### Exercise requirements
Give all of the lines again exactly as they read.

### Material provided
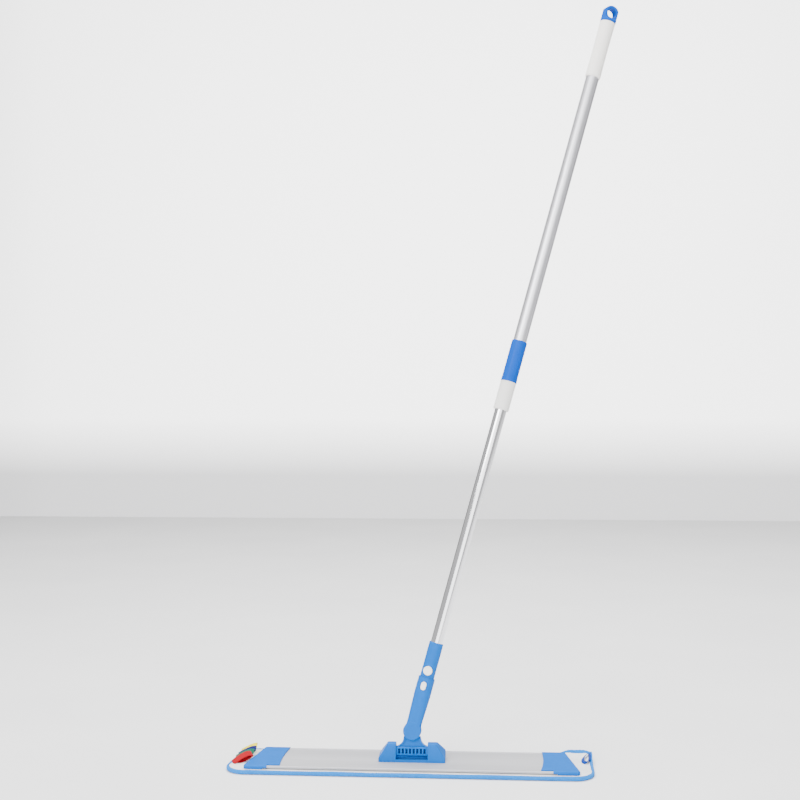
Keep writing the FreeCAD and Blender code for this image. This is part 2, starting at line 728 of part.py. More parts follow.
def lock_sleeve():
    body = ring(SLEEVE_R, OUTER_R, SLEEVE_LOW + 7, SLEEVE_TOP)
    body = fillet_where(body, 1.6, lambda b: b.ZMin > SLEEVE_TOP - 0.01 and b.XLength > 2 * SLEEVE_R - 1)
    skirt = Part.makeCone(SLEEVE_R + 0.7, SLEEVE_R, 9, V(0, 0, SLEEVE_LOW), Z)
    spigot = cyl(SPIGOT_R, V(0, 0, COLLET_TOP), Z, 24)
    lower = skirt.fuse(spigot).cut(cyl(TUBE_R + 0.5, V(0, 0, COLLET_TOP - 1), Z, 60))
    lower = lower.cut(cyl(OUTER_R, V(0, 0, OUTER_LOW), Z, 60))
    return place_pole(body.fuse(lower).removeSplitter())


def upper_tube():
    return place_pole(ring(OUTER_R, OUTER_IN, OUTER_LOW, GRIP_TOP + 1.0))


def grip():
    """Soft sleeve, slightly waisted, with a lip at the bottom."""
    half = (GRIP_LOW + GRIP_TOP) / 2
    side = Part.Arc(V(GRIP_R + 0.5, 0, GRIP_LOW + 3), V(GRIP_R, 0, half), V(GRIP_R + 0.6, 0, GRIP_TOP))
    points = [V(GRIP_R + 0.6, 0, GRIP_TOP), V(OUTER_R, 0, GRIP_TOP), V(OUTER_R, 0, GRIP_LOW)]
    points += [V(GRIP_R - 0.4, 0, GRIP_LOW), V(GRIP_R + 0.5, 0, GRIP_LOW + 3)]
    face = Part.Face(Part.Wire([side.toShape(), Part.makePolygon(points)]))
    return place_pole(face.revolve(V(0, 0, 0), Z, 360))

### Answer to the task
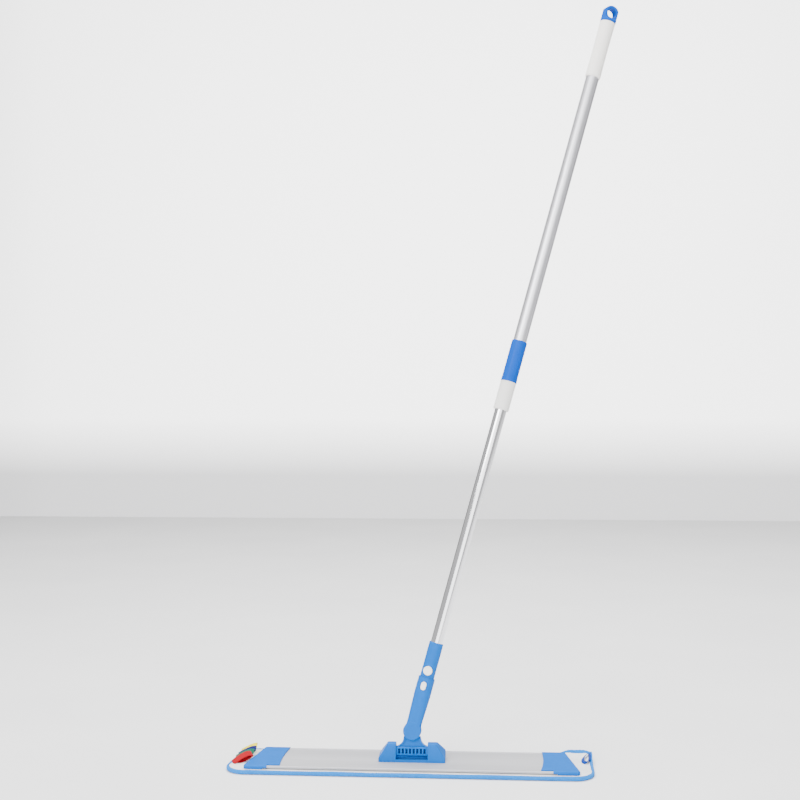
Keep writing the FreeCAD and Blender code for this image. This is part 2, starting at line 728 of part.py. More parts follow.
def lock_sleeve():
    body = ring(SLEEVE_R, OUTER_R, SLEEVE_LOW + 7, SLEEVE_TOP)
    body = fillet_where(body, 1.6, lambda b: b.ZMin > SLEEVE_TOP - 0.01 and b.XLength > 2 * SLEEVE_R - 1)
    skirt = Part.makeCone(SLEEVE_R + 0.7, SLEEVE_R, 9, V(0, 0, SLEEVE_LOW), Z)
    spigot = cyl(SPIGOT_R, V(0, 0, COLLET_TOP), Z, 24)
    lower = skirt.fuse(spigot).cut(cyl(TUBE_R + 0.5, V(0, 0, COLLET_TOP - 1), Z, 60))
    lower = lower.cut(cyl(OUTER_R, V(0, 0, OUTER_LOW), Z, 60))
    return place_pole(body.fuse(lower).removeSplitter())


def upper_tube():
    return place_pole(ring(OUTER_R, OUTER_IN, OUTER_LOW, GRIP_TOP + 1.0))


def grip():
    """Soft sleeve, slightly waisted, with a lip at the bottom."""
    half = (GRIP_LOW + GRIP_TOP) / 2
    side = Part.Arc(V(GRIP_R + 0.5, 0, GRIP_LOW + 3), V(GRIP_R, 0, half), V(GRIP_R + 0.6, 0, GRIP_TOP))
    points = [V(GRIP_R + 0.6, 0, GRIP_TOP), V(OUTER_R, 0, GRIP_TOP), V(OUTER_R, 0, GRIP_LOW)]
    points += [V(GRIP_R - 0.4, 0, GRIP_LOW), V(GRIP_R + 0.5, 0, GRIP_LOW + 3)]
    face = Part.Face(Part.Wire([side.toShape(), Part.makePolygon(points)]))
    return place_pole(face.revolve(V(0, 0, 0), Z, 360))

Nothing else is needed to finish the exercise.